---- Given information
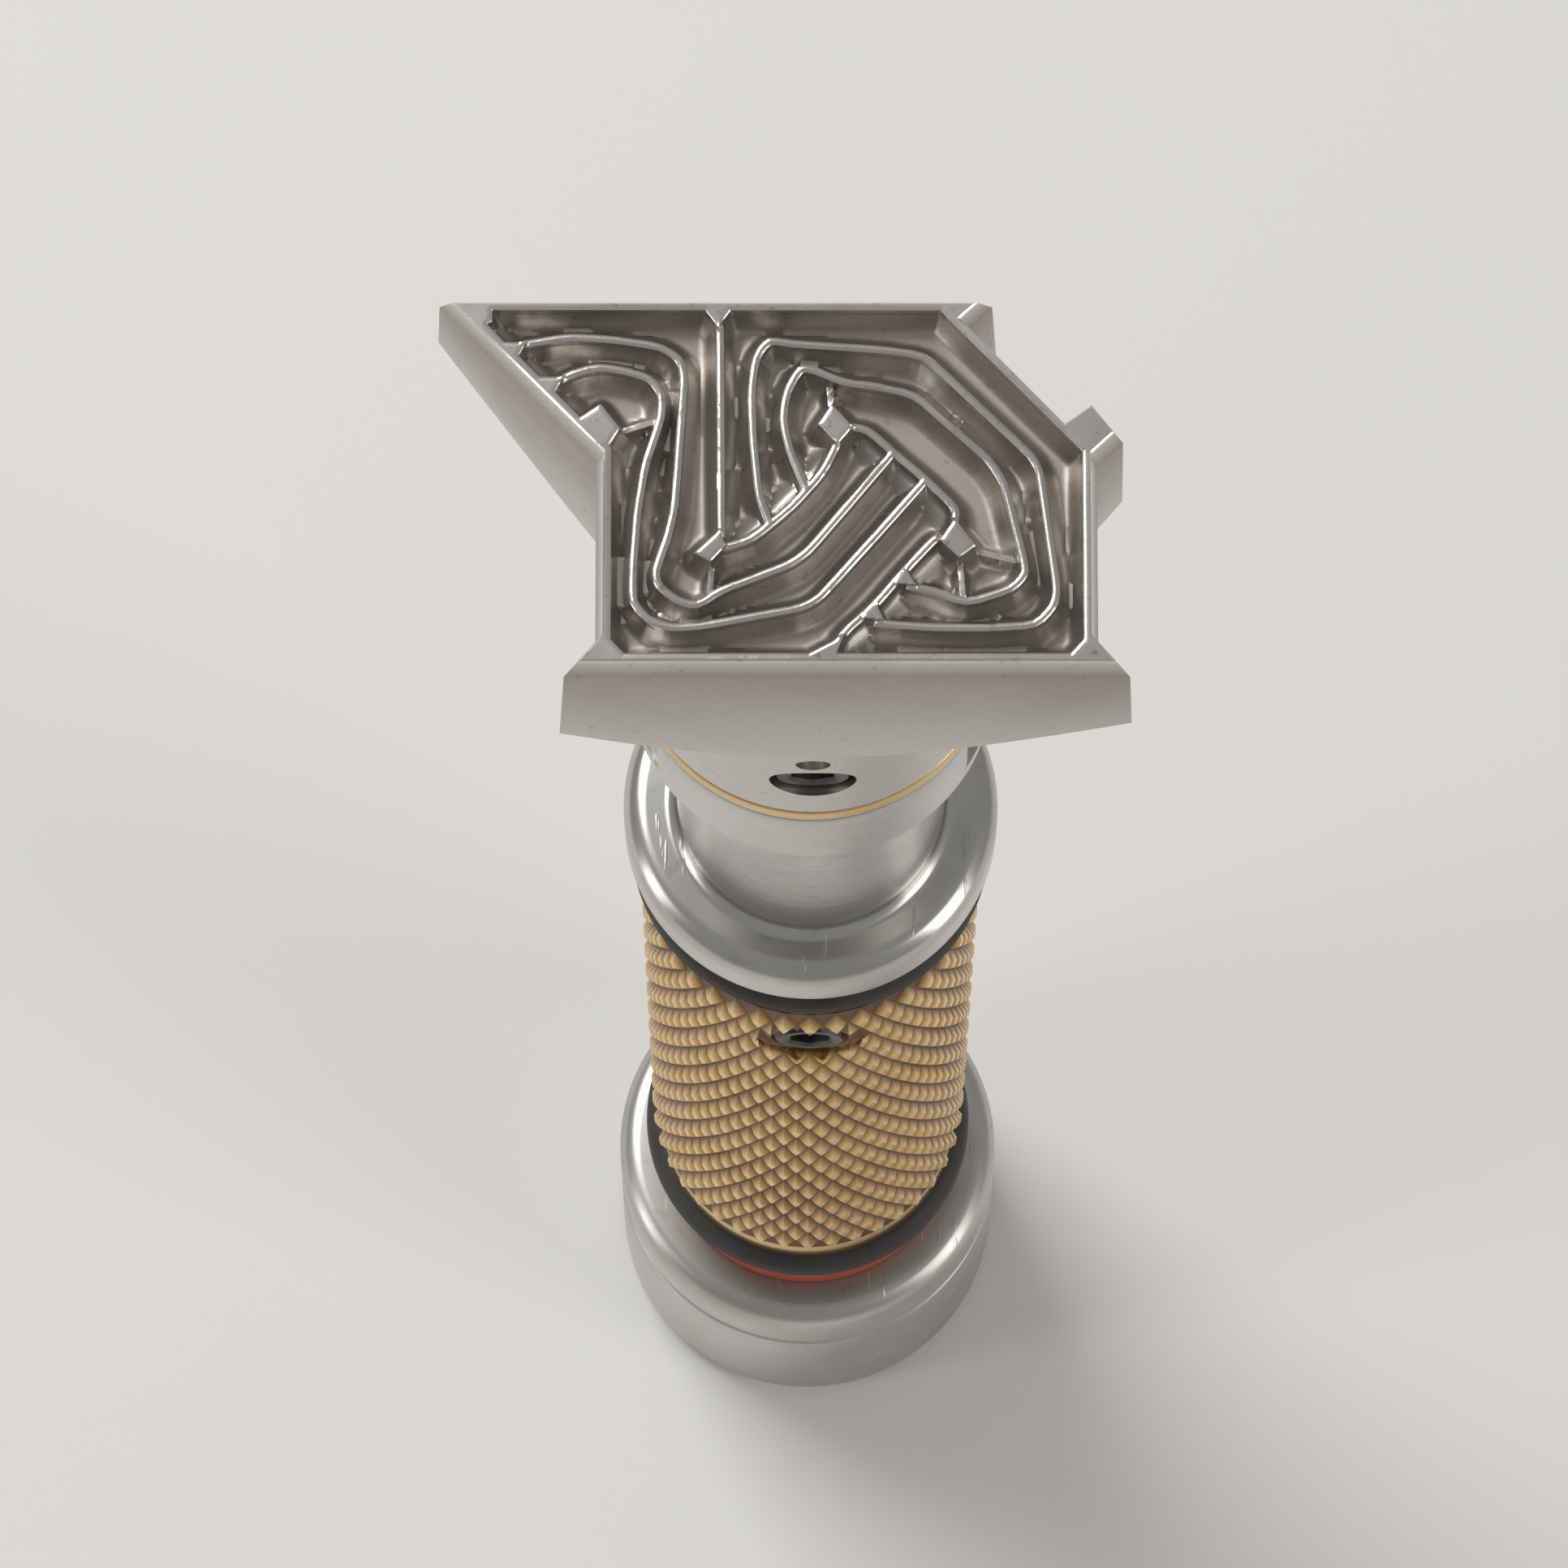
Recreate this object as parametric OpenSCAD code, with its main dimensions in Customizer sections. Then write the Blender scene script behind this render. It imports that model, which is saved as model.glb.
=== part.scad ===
// Leather border stamp with a screw-on interlace head.
// The tool stands on its striking end, with the engraved face up.
// Origin: centre of the striking end. +Z runs along the tool to the face.
// Millimetres. Threads are plain cylinders of their nominal diameter.

/* [Strike cap] */
// Diameter of the strike cap
cap_d = 16; // [12:0.5:22]
// Length of the strike cap
cap_h = 14; // [10:0.5:20]
// Metal left under the tail of the shank, which takes the blow
cap_floor = 4; // [2.5:0.5:7]
// Rounding of the cap's edges
cap_round = 1; // [0.3:0.1:2]
// Diameter of the roll pin that holds the cap
pin_d = 2; // [1.5:0.5:3]
// How far each end of the roll pin lies below the cap's surface
pin_recess = 0.6; // [0.2:0.1:1.5]

/* [Grip] */
// Length of the knurled sleeve
sleeve_len = 52; // [35:1:90]
// Diameter over the knurling
sleeve_d = 13; // [12:0.5:16]
// Length of the smooth band at each end of the sleeve
band_len = 5.5; // [4:0.5:9]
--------
Required work:
Can you reproduce all the material exactly?

Reply to the task:
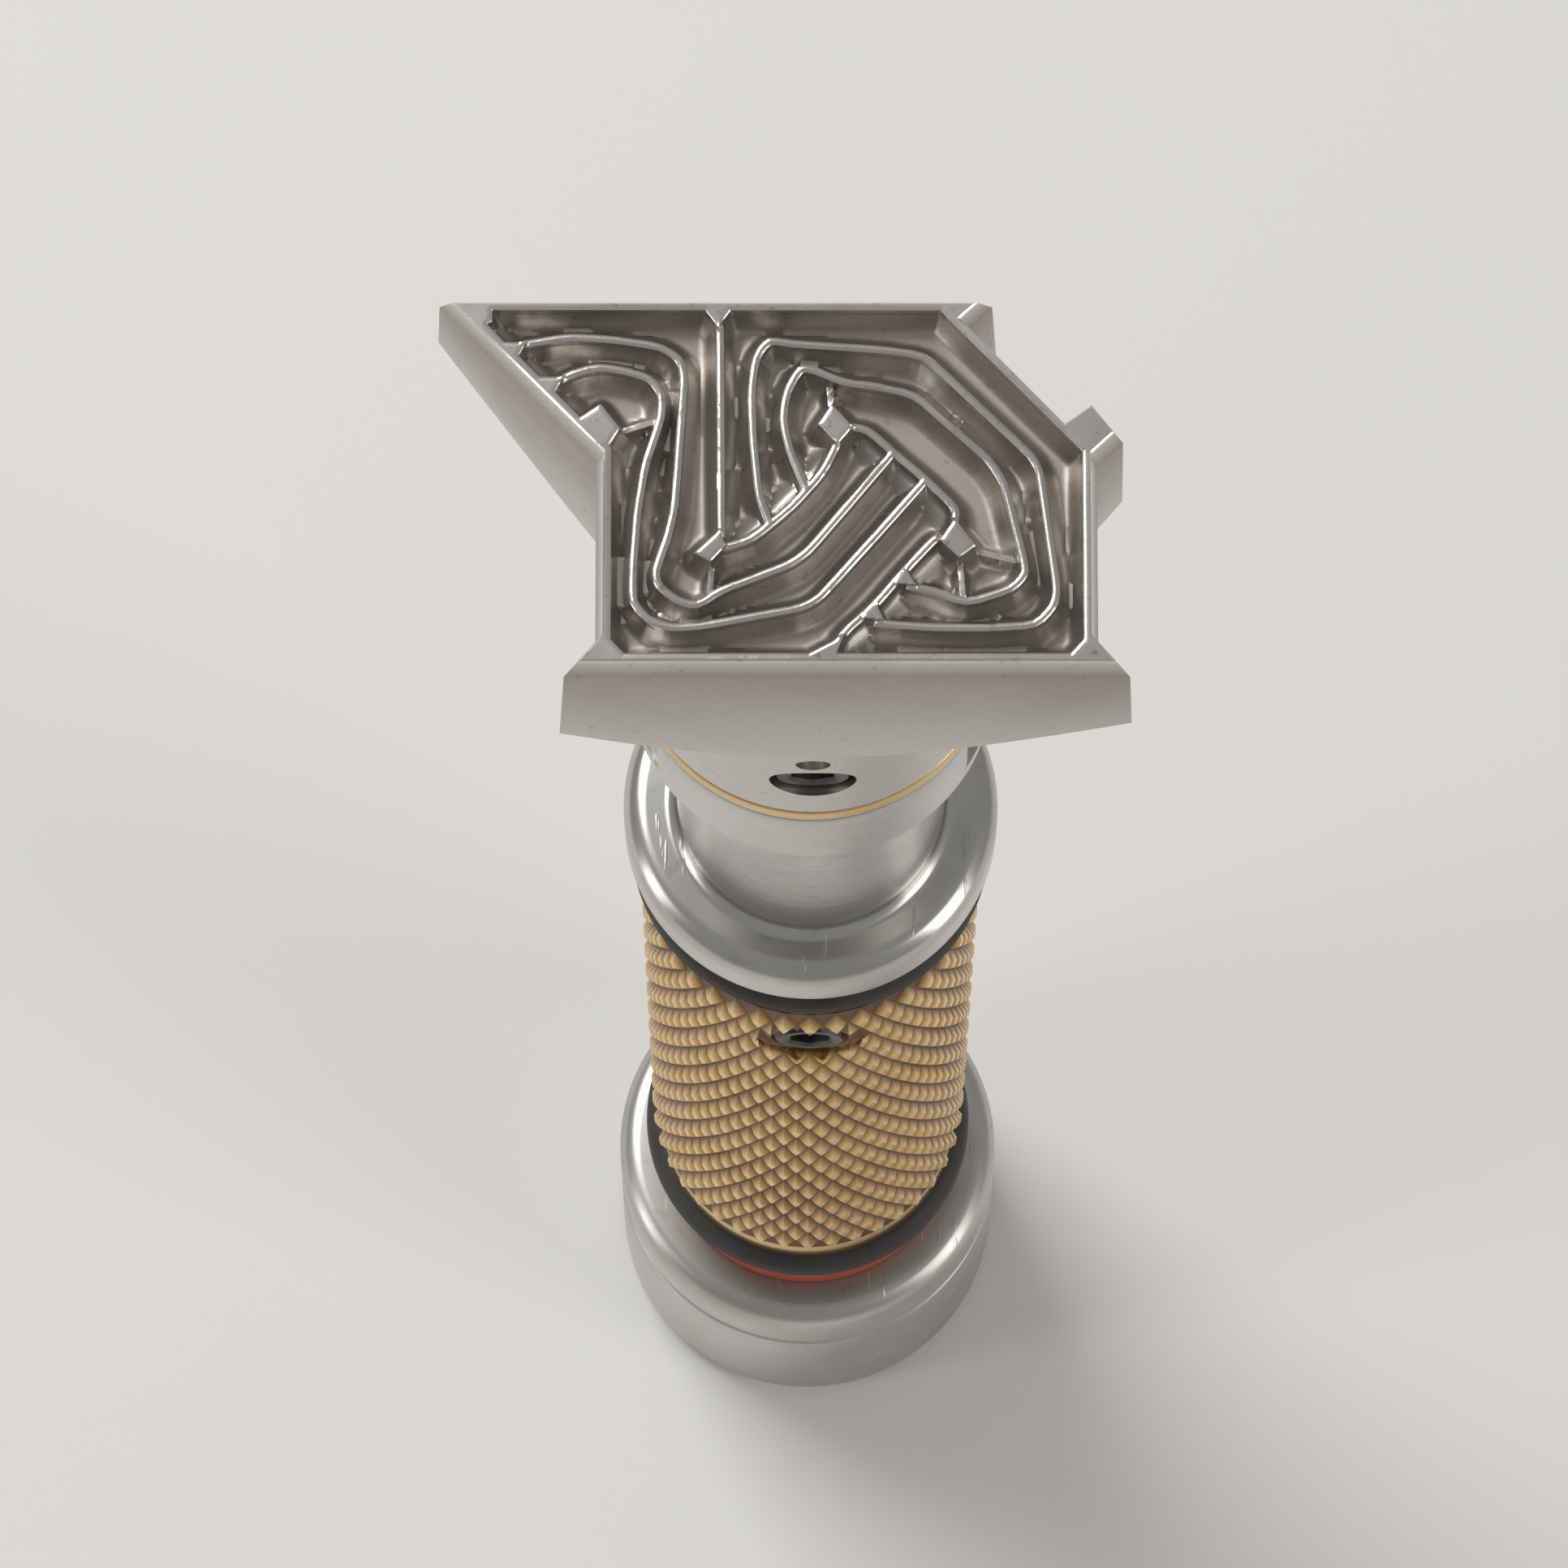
Recreate this object as parametric OpenSCAD code, with its main dimensions in Customizer sections. Then write the Blender scene script behind this render. It imports that model, which is saved as model.glb.
=== part.scad ===
// Leather border stamp with a screw-on interlace head.
// The tool stands on its striking end, with the engraved face up.
// Origin: centre of the striking end. +Z runs along the tool to the face.
// Millimetres. Threads are plain cylinders of their nominal diameter.

/* [Strike cap] */
// Diameter of the strike cap
cap_d = 16; // [12:0.5:22]
// Length of the strike cap
cap_h = 14; // [10:0.5:20]
// Metal left under the tail of the shank, which takes the blow
cap_floor = 4; // [2.5:0.5:7]
// Rounding of the cap's edges
cap_round = 1; // [0.3:0.1:2]
// Diameter of the roll pin that holds the cap
pin_d = 2; // [1.5:0.5:3]
// How far each end of the roll pin lies below the cap's surface
pin_recess = 0.6; // [0.2:0.1:1.5]

/* [Grip] */
// Length of the knurled sleeve
sleeve_len = 52; // [35:1:90]
// Diameter over the knurling
sleeve_d = 13; // [12:0.5:16]
// Length of the smooth band at each end of the sleeve
band_len = 5.5; // [4:0.5:9]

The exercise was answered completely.